Question: How Do I Support Modders?
Answer: Because mods are free, their creators often turn to other outlets for income. Patreon and similar sites have allowed modders to create communities for their fans, who can support them through subscriptions. If you can find the modder’s social media, they may even have a PayPal link to send money through.
Dying Light’s Best Mod – Content-Rich and Challenging
Putting together this list was not an easy task. There are dozens upon dozens of mods for Dying Light, and choosing only five from that expansive gallery was difficult. However, I’m confident that I’ve chosen wisely and pieced together a blend of creative and immersive experiences.

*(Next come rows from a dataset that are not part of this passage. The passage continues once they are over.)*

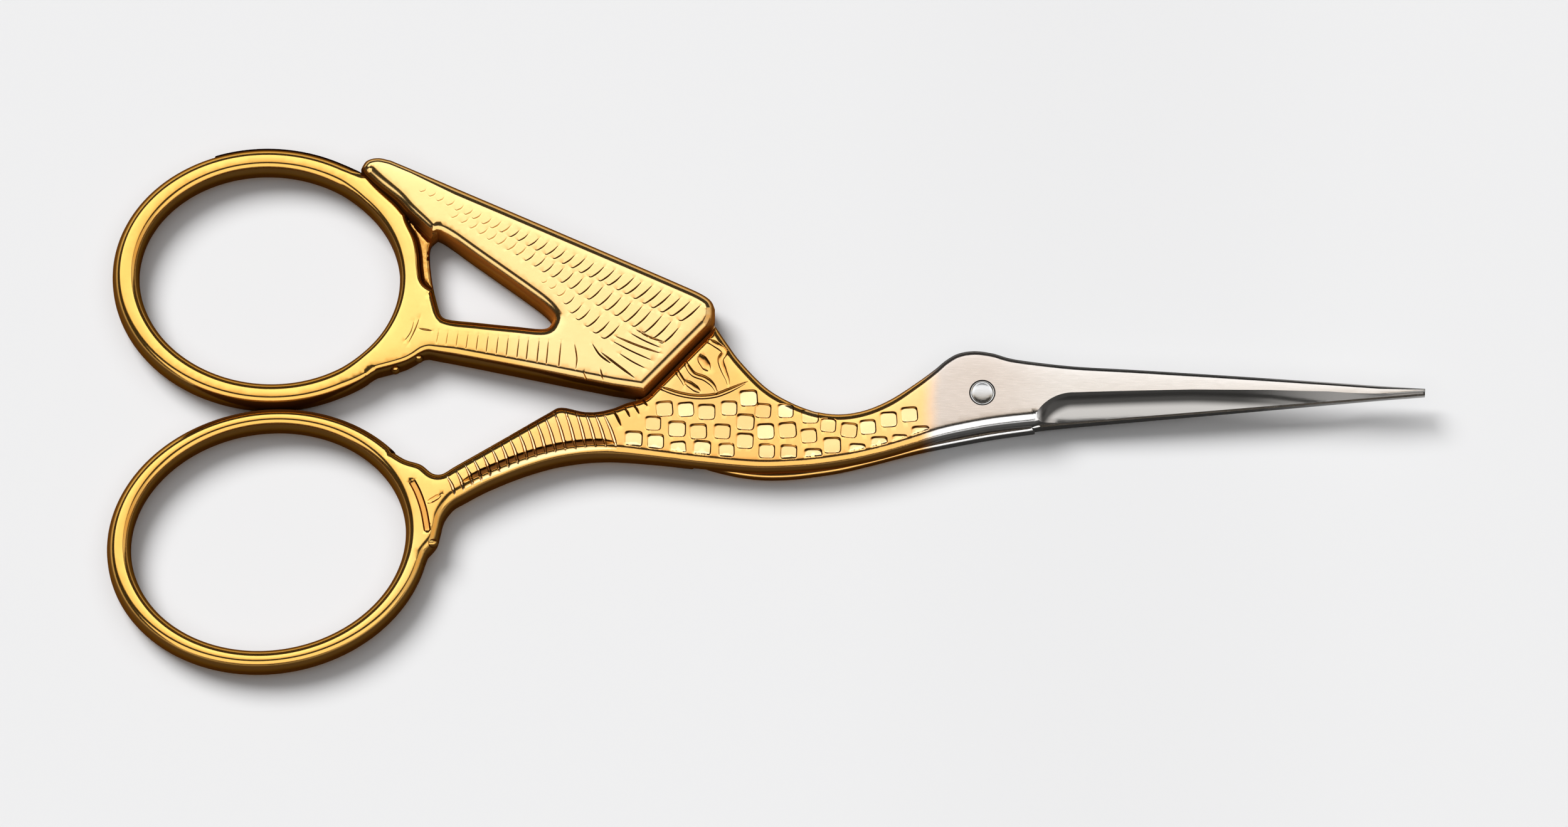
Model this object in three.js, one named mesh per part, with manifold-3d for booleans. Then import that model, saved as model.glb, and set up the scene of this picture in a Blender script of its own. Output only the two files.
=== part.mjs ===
// Stork embroidery scissors, closed and lying flat. Two forged halves cross at a rivet, the stork's eye.
// Millimetres. The origin is where the rivet's axis meets the surface that the scissors lie on.
// +X points along the blades to the tips, +Y to the side of the upper ring, and +Z up.

import * as THREE from "three";
import Module from "manifold-3d";

const wasm = await Module();
wasm.setup();

// Heights
const halfThickness = 2.0;
const ridingGap = 0.06;
const ringHeight = 3.8;
const wingHeight = 4.6;
const strutHeight = 3.9;
const legUnderside = 0.2;
const webLow = 0.9;
const webHigh = 2.9;
const webShare = 0.72;
const bladeTipThickness = 0.95;
const frontLow = halfThickness + ridingGap;
const frontHigh = frontLow + halfThickness;

// Blades and head
const bladeReach = 38.7;
const bladeStart = 5.0;
const rootSetback = 0.4;
const bladeRoot = bladeStart - rootSetback;
const spineAtStart = 2.62;
const edgeAtStart = -2.46;
const tipLine = 0.5;
const tipHalfWidth = 0.12;
const spineBelly = 0.08;
const headRise = 3.82;
const rearTuck = 0.13;
const rearSpineDrop = 0.15;
const grindRadius = 4.0;
const grindRunOut = 2.9;
const edgeThickness = 0.25;

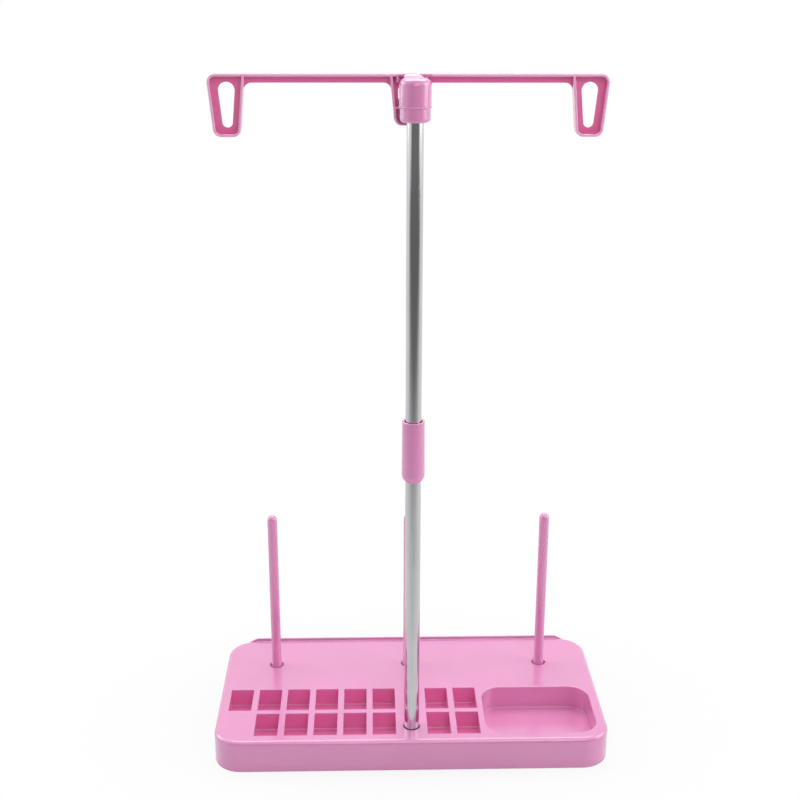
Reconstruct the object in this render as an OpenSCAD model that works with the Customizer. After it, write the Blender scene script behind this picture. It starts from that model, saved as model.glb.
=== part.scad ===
// Free-standing thread rack for a sewing table.
// A hollow base with bobbin wells, a tray and three spool pins carries a jointed mast,
// and a guide bar with three thread eyelets turns on top of the mast.
// Millimetres, +Z up. X is the rack's width and -Y its front.
// The origin is on the table, under the middle of the base.

/* [Base] */
// Height of the base moulding, without its pads
base_h = 21.5; // [21:0.5:30]
// Radius of the base's upright corners
corner_r = 18; // [12:1:22]
// Rounding of the deck's outer edge
edge_r = 3; // [1:0.5:4]
// Thickness of the outer walls and the deck
shell_t = 2.2; // [1.8:0.1:3]
// Deck left between the wells and the side edges
side_margin = 7; // [6:0.1:12]
// Deck left between the wells and the front edge
front_margin = 8.2; // [7.5:0.1:14]
// Deck behind the wells, where the spools stand
rear_deck = 66.6; // [60:0.2:90]
// Height of the lip along the back edge
lip_h = 2; // [1:0.1:3]
// Thickness of that lip
lip_t = 1.2; // [1:0.1:2.4]
// Hollow rounding in front of that lip
lip_foot_r = 1; // [0.5:0.1:2]
// How far the lip's ends reach into the corners
lip_reach = 3; // [0:0.5:6]
// Thickness of the stiffening ribs under the deck
rib_t = 1.6; // [1:0.1:2.4]
// Height of the ribs' feet above the lower edge of the walls
rib_lift = 2; // [1:0.5:4]
// Gap left round the mast and the pins where they enter the deck
ring_gap = 0.6; // [0.4:0.1:1]
// Rounding of the deck round those holes
hole_lip_r = 0.5; // [0.2:0.1:0.8]

/* [Pads] */
// Diameter of each anti-slip pad
pad_d = 12; // [8:0.5:14]
// Thickness of a pad
pad_t = 1.4; // [1.2:0.1:2.4]
// How far a pad stands out below the base
pad_stand = 0.8; // [0.6:0.1:1]
// Pad centre to the base's side and to its front or back
pad_inset = 13; // [12:0.5:16]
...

I Am Legion is a masterclass in modding, showing players and other modders that graphical overhauls just barely scratch the surface of what game-changing updates are possible. It may test more casual players and result in a few broken mice. Still, I Am Legion gives players a reason to revisit Dying Light while forcing them to change their playstyle.
I thoroughly enjoyed my time with Repetition and Skyfall’s story. The changes available with All Items in Shop, Mutations, the skill editor, Lockpicking Removal, Fun Mod 5.0, and Advanced Moves are significant. However, I Am Legend really enhanced the core Dying Light experience, giving me something new while still allowing me to enjoy Techland’s best efforts.